_WORK REQUIRED_
Every line in the data below from the one containing "weld_zone = seam_band()" down to the one containing "obj.parent = None", both included, must be retyped exactly; no other line is to appear.

------------------------------------------------------------

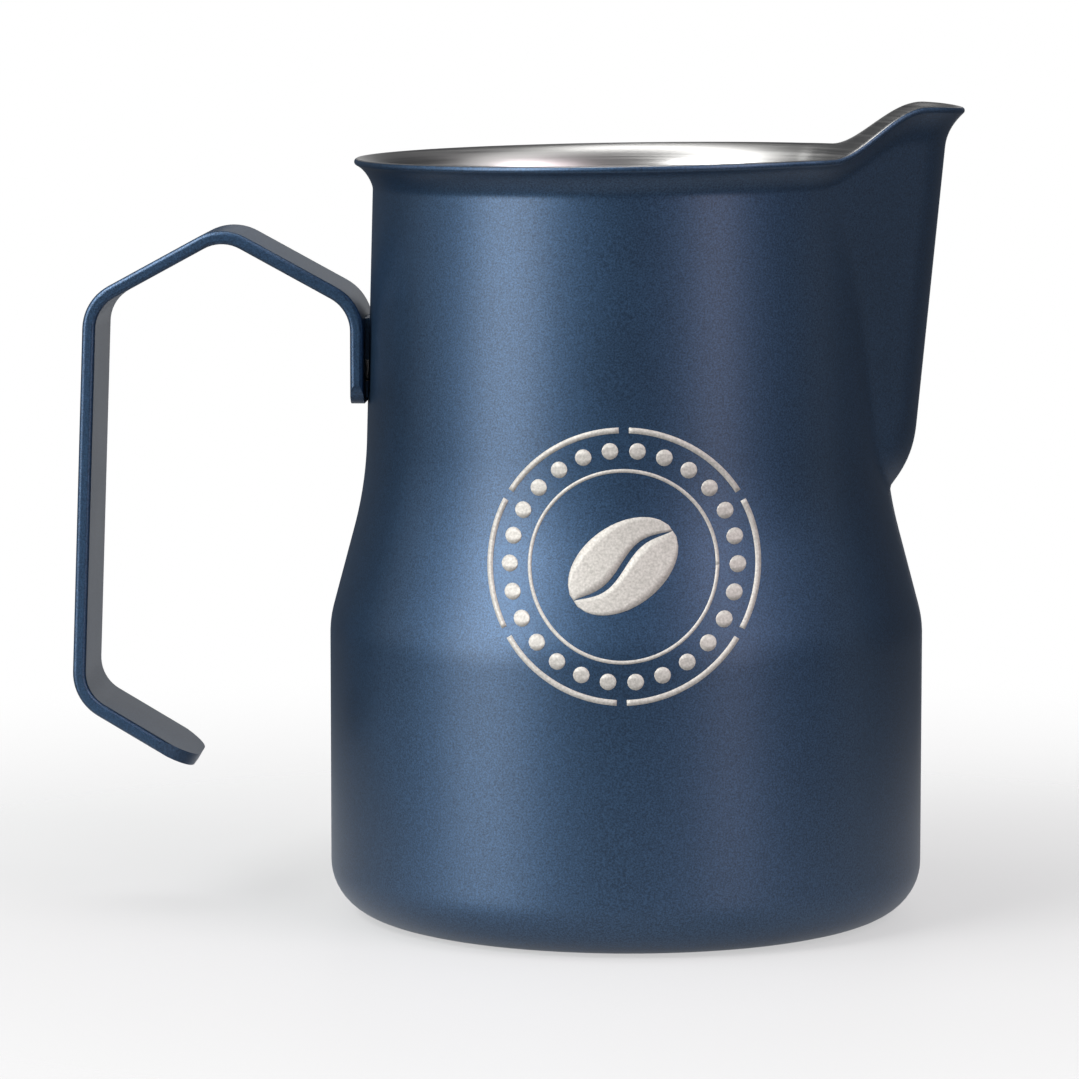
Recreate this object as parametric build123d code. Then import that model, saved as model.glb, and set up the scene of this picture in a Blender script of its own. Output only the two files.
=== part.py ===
from build123d import *
from math import cos, exp, hypot, radians, sin, tan
import os

# Milk frothing pitcher, 0.5 litre. Millimetres, +Z up, +X towards the spout.
# The origin is the centre of the base, on the axis of the round cup.
# All sizes are of the finished, coated surfaces.

SHEET = 1.0              # thickness of the coated sheet of the cup and the spout

# Cup: radius and height of its corners
BASE_RADIUS = 43.0
BASE_CORNER = 7.5
SHOULDER_HEIGHT = 42.8   # top of the straight lower wall
SHOULDER_ROUND = 15.0
WAIST = (37.76, 62.4)    # where the cone meets the neck
WAIST_ROUND = 55.0
NECK_TOP = (36.6, 106.1)
RIM_RADIUS = 38.94
RIM_HEIGHT = 110.5       # top of the flared rim
FLARE_TILT = 22.0        # slope of the flare where it ends, above horizontal
HEADROOM = 130.0         # how high the cutting shapes are carried

# Spout: a rounded V channel whose nose leans out and curls in at its foot
NOSE_X = 41.85           # nose of the channel at NOSE_HEIGHT
NOSE_HEIGHT = 71.8
NOSE_LEAN = 0.0951       # outward lean of the nose, mm per mm of height
FOOT_START = 71.5        # below this height the nose curls in towards the cup
FOOT_CURL = 0.0141
FOOT_POWER = 2.39
NOSE_ROUND = 13.0
WALL_ANGLE = 43.0        # direction that each side wall faces, from +X
TUCK_START = 31.5        # behind this X the side walls curl in under the cup's wall
TUCK_CURL = 0.06
SPOUT_BACK = 24.0        # how far back the channel is built inside the cup
SPOUT_FLOOR = 56.0
SPOUT_TOP = 119.0
ROW_STEP = 0.75
SIDE_POINTS = 24
ARC_POINTS = 12

# Lip: from the side it rises in an S from the rim. The sheet flares out just below it.
LIP_BACK = 29.5          # X where the lip leaves the rim
LIP_FRONT = 43.0         # X where it is level again
LIP_RISE = 6.75
TIP_X = 50.0
TIP_DROOP = 1.0
FLARE_DEPTH = 5.5        # height of the flared band under the lip
FLARE_BACK = 0.10
FLARE_TIP = 0.135
FLARE_POWER = 1.84
FLARE_REACH = 1.8        # how far forward the flare carries the lip

# Seam: the weld runs just behind both creases and under the foot, (X, Z)
SEAM = [(27.0, 112.0), (27.6, 106.4), (29.9, 92.7), (32.3, 78.4)]
SEAM += [(34.0, 69.0), (35.7, 62.0), (40.6, 56.4)]
SEAM_WIDTH = 1.2

# Handle: a flat strip bent into an open hook. Corners of its middle line, (X, Z).
STRIP_WIDTH = 18.0
STRIP_THICKNESS = 1.9
STRIP_CORNERS = [(-38.45, 74.3), (-38.45, 88.6), (-57.8, 99.15)]
STRIP_CORNERS += [(-76.95, 88.7), (-79.05, 31.6), (-62.5, 21.8)]
STRIP_BEND = 6.3
STRIP_EDGE = 0.6         # rounding along the strip's edges
PAD_CORNER = 3.0         # rounding of the corners of the welded end
HOOK_CORNER = 6.5        # and of the free end
WELD_WIDTH = 9.0
UPPER_WELD = (80.5, 86.5)    # bottom and top of each weld
LOWER_WELD = (75.0, 77.4)


def cup_outline(inset):
    """Half section of the cup, `inset` inside its outer surface."""
    tilt = radians(FLARE_TILT)
    flare_end = Vector(RIM_RADIUS, RIM_HEIGHT - SHEET / cos(tilt))
    beyond = flare_end + Vector(cos(tilt), sin(tilt)) * 4
    wall = Polyline((-BASE_RADIUS, 0), (BASE_RADIUS, 0), (BASE_RADIUS, SHOULDER_HEIGHT), WAIST, NECK_TOP)
    flare = TangentArc(NECK_TOP, flare_end, tangent=Vector(NECK_TOP) - Vector(WAIST))
    top = Polyline(flare_end, beyond, (beyond.X, HEADROOM), (-BASE_RADIUS, HEADROOM), (-BASE_RADIUS, 0))
    section = make_face([*wall.edges(), flare.edge(), *top.edges()])
    corners = [
        ((BASE_RADIUS, 0), BASE_CORNER),
        ((BASE_RADIUS, SHOULDER_HEIGHT), SHOULDER_ROUND),
        (WAIST, WAIST_ROUND),
    ]
    for point, radius in corners:
        section = fillet(section.vertices().sort_by_distance(point)[0], radius)
    if inset:
        section = offset(section, -inset, kind=Kind.INTERSECTION)
    return section & Pos(50, 60) * Rectangle(100, 200)


def cup_core(inset):
    """Everything inside the cup's outer surface less `inset`, carried on above the rim."""
    return revolve(Plane.XZ * cup_outline(inset), Axis.Z)


def nose_x(z):
    """X of the channel's nose at a height, before the lip's flare."""
    foot = FOOT_CURL * max(0.0, FOOT_START - z) ** FOOT_POWER
    return NOSE_X + NOSE_LEAN * (z - NOSE_HEIGHT) - foot


def lip_height(x):
    """Height of the lip above a point of the rim or the spout, seen from the side."""
    share = min(1.0, max(0.0, (x - LIP_BACK) / (LIP_FRONT - LIP_BACK)))
    droop = TIP_DROOP * (max(0.0, x - LIP_FRONT) / (TIP_X - LIP_FRONT)) ** 2
    return RIM_HEIGHT + LIP_RISE * share * share * (3 - 2 * share) - droop


def flare(x, z):
    """How far the sheet at x is bent out at height z. The bend dies out above the lip."""
    lip = lip_height(x + FLARE_REACH)
    amount = FLARE_BACK + (FLARE_TIP - FLARE_BACK) * (lip - RIM_HEIGHT) / LIP_RISE
    rise = min(FLARE_DEPTH, max(0.0, z - lip + FLARE_DEPTH))
    rise += 1 - exp(-max(0.0, z - lip))
    return amount * rise ** FLARE_POWER


def channel_point(turn, behind, z, inset):
    """Point of the spout that faces `turn` from +X, on a side wall `behind` the nose arc."""
    centre = nose_x(z) - NOSE_ROUND
    x = centre + NOSE_ROUND * cos(turn) - behind
    y = NOSE_ROUND * sin(turn) + behind / tan(radians(WALL_ANGLE))
    slope = (nose_x(z + 0.1) - nose_x(z - 0.1)) * cos(turn) + flare(x, z + 0.1) - flare(x, z - 0.1)
    out = flare(x, z) - inset * hypot(1, slope / 0.2)
    tuck = TUCK_CURL * max(0.0, TUCK_START - x) ** 2
    return x + out * cos(turn), y + out * sin(turn) - tuck


def channel_row(z, inset):
    """Points across the spout at one height: a side wall, the nose and the other side wall."""
    angle = radians(WALL_ANGLE)
    half = []
    for index in range(ARC_POINTS + 1):
        half.append(channel_point(angle * index / ARC_POINTS, 0, z, inset))
    step = (half[-1][0] - SPOUT_BACK) / SIDE_POINTS
    for index in range(1, SIDE_POINTS + 1):
        half.append(channel_point(angle, step * index, z, inset))
    half[-1] = (SPOUT_BACK, half[-1][1])
    mirrored = [(x, -y) for x, y in reversed(half[1:])]
    return [Vector(x, y, z) for x, y in mirrored + half]


def channel_core(inset):
    """Everything inside the spout's outer surface less `inset`, closed by flat faces."""
    steps = round((SPOUT_TOP - SPOUT_FLOOR) / ROW_STEP)
    grid = [channel_row(SPOUT_FLOOR + ROW_STEP * index, inset) for index in range(steps + 1)]
    skin = Face.make_surface_from_array_of_points(grid, tol=0.005)
    edges = skin.edges()
    bottom = edges.filter_by_position(Axis.Z, SPOUT_FLOOR - 0.01, SPOUT_FLOOR + 0.01)
    top = edges.filter_by_position(Axis.Z, SPOUT_TOP - 0.01, SPOUT_TOP + 0.01)
    sides = edges.filter_by_position(Axis.X, SPOUT_BACK - 0.01, SPOUT_BACK + 0.01)
    low_end, high_end = (Line(row[0], row[-1]).edge() for row in (grid[0], grid[-1]))
    loops = [[*bottom, low_end], [*top, high_end], [*sides, low_end, high_end]]
    return Solid(Shell([skin, *(Face(Wire(loop)) for loop in loops)]))


def below_lip():
    """The space under the curved pouring edge, seen from the side."""
    steps = 12
    run = TIP_X - LIP_BACK
    across = [LIP_BACK + run * index / steps for index in range(steps + 1)]
    points = [(x, lip_height(x)) for x in across]
    lip = Spline(points)
    rest = Polyline(points[-1], (60, points[-1][1]), (60, 40), (10, 40), (10, RIM_HEIGHT), points[0])
    return extrude(Plane.XZ * make_face([lip.edge(), *rest.edges()]), 60, both=True)


def band(low, high, radius):
    """An upright cylinder on the axis between two heights."""
    return Pos(0, 0, low) * Cylinder(radius, high - low, align=(Align.CENTER, Align.CENTER, Align.MIN))


def seam_band():
    """The strip along both creases where the spout is welded into the cup."""
    return extrude(Plane.XZ * trace(Spline(SEAM), SEAM_WIDTH), 60, both=True)


def spout_side():
    """The space in front of the seam."""
    seam = Spline(SEAM)
    rest = Polyline(SEAM[-1], (60, SEAM[-1][1]), (60, 125), (SEAM[0][0], 125), SEAM[0])
    return extrude(Plane.XZ * make_face([seam.edge(), *rest.edges()]), 60, both=True)


def shell():
    """The thin wall of the cup and spout together, still in one piece."""
    rim = band(0, NECK_TOP[1], BASE_RADIUS + 1) + band(NECK_TOP[1], RIM_HEIGHT, RIM_RADIUS)
    outside = (cup_core(0) & rim) + (channel_core(0) & below_lip())
    cup_space = cup_core(SHEET) & band(0, RIM_HEIGHT, BASE_RADIUS)
    return outside - cup_space - channel_core(SHEET)


def rounded_end(tip, inward, radius):
    """What to cut from the strip so that its end at `tip` gets rounded corners."""
    plane = Plane(origin=tip, x_dir=inward, z_dir=inward.cross(Vector(0, 1, 0)))
    block = Pos(radius / 2, 0) * Rectangle(radius, STRIP_WIDTH + 2)
    keep = Pos(STRIP_WIDTH, 0) * Rectangle(2 * STRIP_WIDTH, STRIP_WIDTH)
    keep = fillet(keep.vertices().group_by(Axis.X)[0], radius)
    return extrude(plane * (block - keep), 2 * STRIP_THICKNESS, both=True)


def strip():
    """The bent strip of the handle, with rounded edges and rounded ends."""
    path = Plane.XZ * FilletPolyline(*STRIP_CORNERS, radius=STRIP_BEND)
    across = Plane(origin=path @ 0, x_dir=(0, 1, 0), z_dir=(0, 0, 1))
    bar = sweep(across * RectangleRounded(STRIP_WIDTH, STRIP_THICKNESS, STRIP_EDGE), path)
    bar -= rounded_end(path @ 0, path % 0, PAD_CORNER)
    return bar - rounded_end(path @ 1, (path % 1) * -1, HOOK_CORNER)


def handle_weld(low, high, wall, handle):
    """Weld metal that fills the gap between the handle's pad and the round cup."""
    blank = Pos(-37.2, 0, (low + high) / 2) * Box(2.6, WELD_WIDTH, high - low)
    return blank - wall - handle


def build():
    wall = shell()
    weld_zone = seam_band()
    front = spout_side()
    handle = strip()
    solid_cup = cup_core(0)
    return {
        "vessel_body": wall - front - weld_zone,
        "spout": (wall & front) - weld_zone,
        "spout_seam_weld": wall & weld_zone,
        "handle": handle,
        "handle_weld_upper": handle_weld(*UPPER_WELD, solid_cup, handle),
        "handle_weld_lower": handle_weld(*LOWER_WELD, solid_cup, handle),
    }


os.makedirs("parts", exist_ok=True)
for name, shape in build().items():
    print(name, len(shape.solids()), round(shape.volume, 1), shape.is_valid)
    export_step(shape, f"parts/{name}.step")
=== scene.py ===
from math import acos, cos, pi, radians, sin, sqrt

import bpy
import numpy as np
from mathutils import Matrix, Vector


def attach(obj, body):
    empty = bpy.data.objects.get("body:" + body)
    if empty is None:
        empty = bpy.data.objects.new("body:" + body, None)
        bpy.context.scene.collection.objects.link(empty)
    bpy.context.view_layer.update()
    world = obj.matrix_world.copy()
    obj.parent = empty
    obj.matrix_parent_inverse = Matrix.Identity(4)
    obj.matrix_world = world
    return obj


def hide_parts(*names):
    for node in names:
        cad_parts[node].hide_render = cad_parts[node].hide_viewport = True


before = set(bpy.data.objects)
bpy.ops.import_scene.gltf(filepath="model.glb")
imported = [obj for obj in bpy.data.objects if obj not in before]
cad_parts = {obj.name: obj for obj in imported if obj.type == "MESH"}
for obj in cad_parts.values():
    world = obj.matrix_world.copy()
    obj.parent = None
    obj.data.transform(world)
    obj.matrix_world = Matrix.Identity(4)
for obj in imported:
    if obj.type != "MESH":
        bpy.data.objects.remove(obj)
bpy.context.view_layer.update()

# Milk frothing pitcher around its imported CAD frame. Shapes are worked out in
# millimetres in the CAD frame and written to Blender in metres.
MM = 0.001

# Cup: the driving sizes of the CAD model. Points are (radius, height)
SHEET = 1.0
BASE_RADIUS = 43.0
BASE_CORNER = 7.5
SHOULDER_HEIGHT = 42.8
SHOULDER_ROUND = 15.0
WAIST = (37.76, 62.4)
WAIST_ROUND = 55.0
NECK_TOP = (36.6, 106.1)
RIM_RADIUS = 38.94
RIM_TOP = 110.0          # mean height of the rim
RIM_TILT = 0.59          # the rim is this much higher at the spout than at its middle

# Spout: a V section with a round nose that leans outwards, and curls in at its foot
NOSE_X = 42.0
NOSE_HEIGHT = 71.8       # height at which the nose stands at NOSE_X
NOSE_LEAN = 0.0951       # outward run for each millimetre of height
NOSE_ROUND = 13.0
FOOT_START = 71.5        # the nose curls in below this height
FOOT_CURL = 0.0141
FOOT_POWER = 2.39
WALL_ANGLE = 43.0
WALL_TUCK = 2.0          # draws the side walls in behind their flat, per square radian
SPOUT_SPREAD = 1.3       # azimuth at which the side walls end, radians
CREASE_SOFTNESS = 0.5    # the crease is rounded where cup and spout are less than this apart

# Pouring edge
LIP_BACK = 29.6          # the edge starts to rise here, as x
LIP_FRONT = 43.5         # and is at its highest here
LIP_RISE = 6.8
TIP_DROOP = 0.75         # drop of the edge at TIP_RUN in front of LIP_FRONT
TIP_RUN = 7.0
EDGE_GAP = 0.87          # height of the half-round edge above the end of the outer surface

# Flare below the edge, as pairs: along the rim, and at the front of the spout
FLARE = (2.50, 2.15)
FLARE_DEPTH = (3.5, 4.9)
FLARE_POWER = (1.55, 2.20)
HOOK_SHARE = (0.18, 0.0)  # part of the flare that is a tighter curl at the very edge
HOOK_POWER = 8

# Mark on the front wall
MARK_X = 1.0
MARK_Z = 55.0
MARK_PROUD = 0.04
OUTER_RING = 18.6
OUTER_RING_WIDTH = 0.8
MARK_BREAKS = 6
MARK_BREAK = 0.075       # gap between the arcs of the outer ring, radians
INNER_RING = 13.0
INNER_RING_WIDTH = 0.5
DOT_CIRCLE = 15.8
DOT_RADIUS = 1.15
MARK_DOTS = 26
BEAN_LENGTH = 8.4
BEAN_WIDTH = 5.6
BEAN_TURN = radians(35)
CLEFT_SWING = 1.1        # how far the bean's cleft swings to each side
CLEFT_HALF = 0.4         # half of the cleft's width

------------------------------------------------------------

_TASK OUTPUT_
    weld_zone = seam_band()
    front = spout_side()
    handle = strip()
    solid_cup = cup_core(0)
    return {
        "vessel_body": wall - front - weld_zone,
        "spout": (wall & front) - weld_zone,
        "spout_seam_weld": wall & weld_zone,
        "handle": handle,
        "handle_weld_upper": handle_weld(*UPPER_WELD, solid_cup, handle),
        "handle_weld_lower": handle_weld(*LOWER_WELD, solid_cup, handle),
    }


os.makedirs("parts", exist_ok=True)
for name, shape in build().items():
    print(name, len(shape.solids()), round(shape.volume, 1), shape.is_valid)
    export_step(shape, f"parts/{name}.step")
=== scene.py ===
from math import acos, cos, pi, radians, sin, sqrt

import bpy
import numpy as np
from mathutils import Matrix, Vector


def attach(obj, body):
    empty = bpy.data.objects.get("body:" + body)
    if empty is None:
        empty = bpy.data.objects.new("body:" + body, None)
        bpy.context.scene.collection.objects.link(empty)
    bpy.context.view_layer.update()
    world = obj.matrix_world.copy()
    obj.parent = empty
    obj.matrix_parent_inverse = Matrix.Identity(4)
    obj.matrix_world = world
    return obj


def hide_parts(*names):
    for node in names:
        cad_parts[node].hide_render = cad_parts[node].hide_viewport = True


before = set(bpy.data.objects)
bpy.ops.import_scene.gltf(filepath="model.glb")
imported = [obj for obj in bpy.data.objects if obj not in before]
cad_parts = {obj.name: obj for obj in imported if obj.type == "MESH"}
for obj in cad_parts.values():
    world = obj.matrix_world.copy()
    obj.parent = None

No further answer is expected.